Additional Seminars/BADIL Expert Forum are scheduled as following:
· Seminar-3:
Cairo (spring 2004)
Topic: International and Regional Mechanisms for Palestinian Refugee Protection (with focus on protection mechanisms in the Arab world/Arab host countries)
· Seminar-4: Palestine (summer 2004)
Topic: Implementation of return, housing and property restitution and compensation for Palestinian refugees (stocktaking of resources/mechanisms available vs. technical and political obstacles)
· Closing Conference: Geneva (autumn 2004); topics to be determined.
Other?

In the context of an Israeli activism festival held at Ofer forest on 6 June 2003, Zochrot organized a tour to the 1948 depopulated Palestinian village of Ayn Ghazal located on Mount Carmel south of Haifa. The tour was guided by a Palestinian refugee originating from Ayn Ghazal. A pamphlet with information about the Palestinian village was distributed, and the visitors posted memorial signs at historical village sites.
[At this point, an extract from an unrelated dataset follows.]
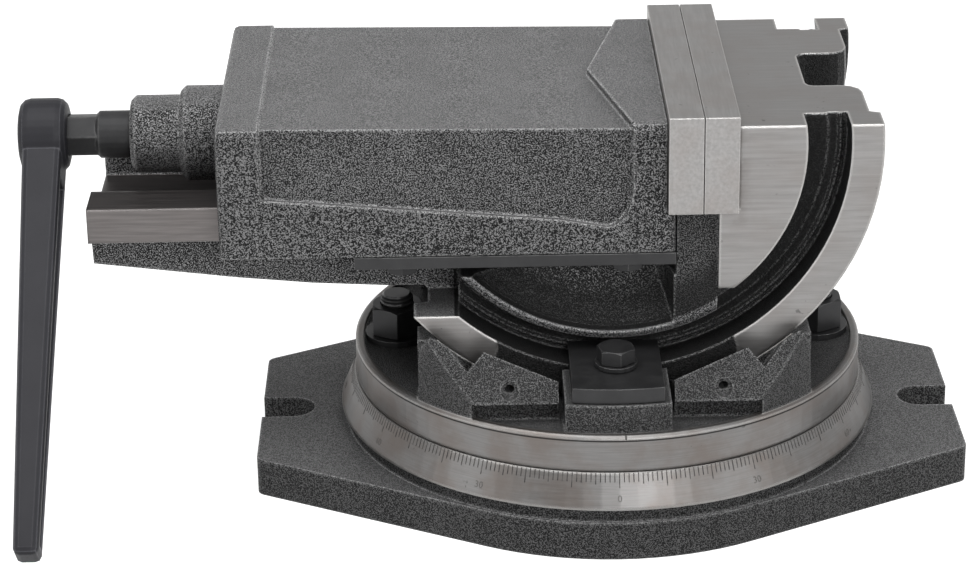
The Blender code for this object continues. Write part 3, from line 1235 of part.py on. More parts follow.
def build_sliding(axis):
    hang(axis, movable_jaw(), jaw_plate("movable_jaw_plate", MOVABLE_FACE_X, -1))
    for number in (1, 2):
        hang(axis, plate_screw("movable_plate_screw_%d" % number, number, MOVABLE_FACE_X, -1))
    for side, where in SIDES:
        hang(axis, gib_strip(where, side))
    for number in range(1, len(gib_bolt_places()) + 1):
        hang(axis, gib_bolt(number))


def build():
    base_plate()
    pivot_pin()
    swivel = joint_empty("swivel_axis", (0, 0, TABLE_BOTTOM))
    tilt = joint_empty("tilt_axis", (0, 0, AXIS_Z), swivel)
    slide = joint_empty("slide_axis", (MOVABLE_FACE_X, 0, SCREW_Z), tilt)
    spindle = joint_empty("spindle_axis", (HEX_X, 0, SCREW_Z), slide)
    build_swivel(swivel)
    build_tilting(tilt)
    build_sliding(slide)
    hang(spindle, lead_screw(), thrust_collar(), collar_pin(), crank_handle())
    bpy.context.view_layer.update()


build()
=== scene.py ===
"""Looks of a two-way tilting machine vise: hammertone castings, ground steel and blackened bolts.

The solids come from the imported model. This file gives them their finishes and adds the engraved
degree scale, its numerals, the index mark and the stage. The threads of the swivel bolts and of the
lead screw are only bump and colour in their materials, because the solids are plain there.
"""
import math

import bmesh
import bpy
from bpy.props import FloatProperty, FloatVectorProperty, IntProperty, PointerProperty
from mathutils import Matrix, Vector


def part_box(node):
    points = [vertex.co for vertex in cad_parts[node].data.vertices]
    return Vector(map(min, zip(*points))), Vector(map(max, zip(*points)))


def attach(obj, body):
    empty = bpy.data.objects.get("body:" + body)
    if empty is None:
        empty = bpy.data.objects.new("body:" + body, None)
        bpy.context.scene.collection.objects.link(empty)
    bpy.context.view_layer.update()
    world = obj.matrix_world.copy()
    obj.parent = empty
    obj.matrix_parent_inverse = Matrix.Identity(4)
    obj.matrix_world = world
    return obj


bl_info = {
    "name": "Tilting Vise Looks",
    "version": (1, 0, 0),
    "blender": (4, 5, 0),
    "location": "View3D > Sidebar > Vise",
    "description": "Finishes, engraved scale and stage for a tilting machine vise",
    "category": "Object",
}

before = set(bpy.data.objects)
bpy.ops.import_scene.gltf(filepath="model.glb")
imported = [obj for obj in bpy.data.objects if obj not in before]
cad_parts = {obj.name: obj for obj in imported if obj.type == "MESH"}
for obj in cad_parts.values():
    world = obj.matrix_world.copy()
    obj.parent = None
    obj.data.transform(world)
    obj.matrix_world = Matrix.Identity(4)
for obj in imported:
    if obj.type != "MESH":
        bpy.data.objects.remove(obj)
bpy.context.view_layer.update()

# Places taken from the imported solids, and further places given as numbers
PLATE_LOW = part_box("fixed_jaw_plate")[0]
BODY_LOW, BODY_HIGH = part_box("tilt_body")
TABLE_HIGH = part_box("swivel_table")[1]
BASE_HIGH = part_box("base_plate")[1]
CASTING_HALF = BODY_HIGH.y
CASTING_TOP = BODY_HIGH.z
TILT_RADIUS = 0.0930
TILT_AXIS_Z = BODY_LOW.z + TILT_RADIUS
TABLE_RADIUS = TABLE_HIGH.x
SCALE_TOP_RADIUS = 0.0940
SCALE_FOOT_RADIUS = 0.0992
SCALE_TOP_Z = BASE_HIGH.z
SCALE_FOOT_Z = 0.0190
RIM_TOP_Z = 0.0445
RAIL_TOP_Z = 0.1113
RAIL_BOTTOM_Z = 0.0986
RAIL_OUTER_Y = 0.0410
FIXED_BLOCK_X = 0.0219
SECTOR_TOP_Z = 0.0893
SECTOR_END_X = -0.0562
END_FACE_X = (-0.0560, -0.0540)
PLATE_SEAT_X = (0.0420, 0.0440)
PAD_LEFT_X = 0.0360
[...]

A Commemoration of the 1967 Conquest and Destruction of Three Palestinian Villages in the Latrun Area – Imwas, Yalu and Beit Nuba – was held on Saturday, 7 June. Participants first gathered in Neve Shalom-Wahat al Salam to visit an exhibition and slide show by photographer Yosef Hochman, an eyewitness of the 1967 destruction and depopulation of the three villages, and to hear personal testimonies by villages residents (Nihad Abu Ghosh of Imwas, a school principle at the time of the occupation; Ahmad Abu al-Rob of Yalu; Ismail Zaid  of Beit Nuba), the Abbot of the Trappist Abbey of Latrun, Israeli writer Amos Keinan, who participated in the occupation as a soldier, a.o. Later on, participants proceeded to the nearby site of the three destroyed Palestinian villages now located in the so-called ‘Canada Park’ and posted signs to mark historical villages sites.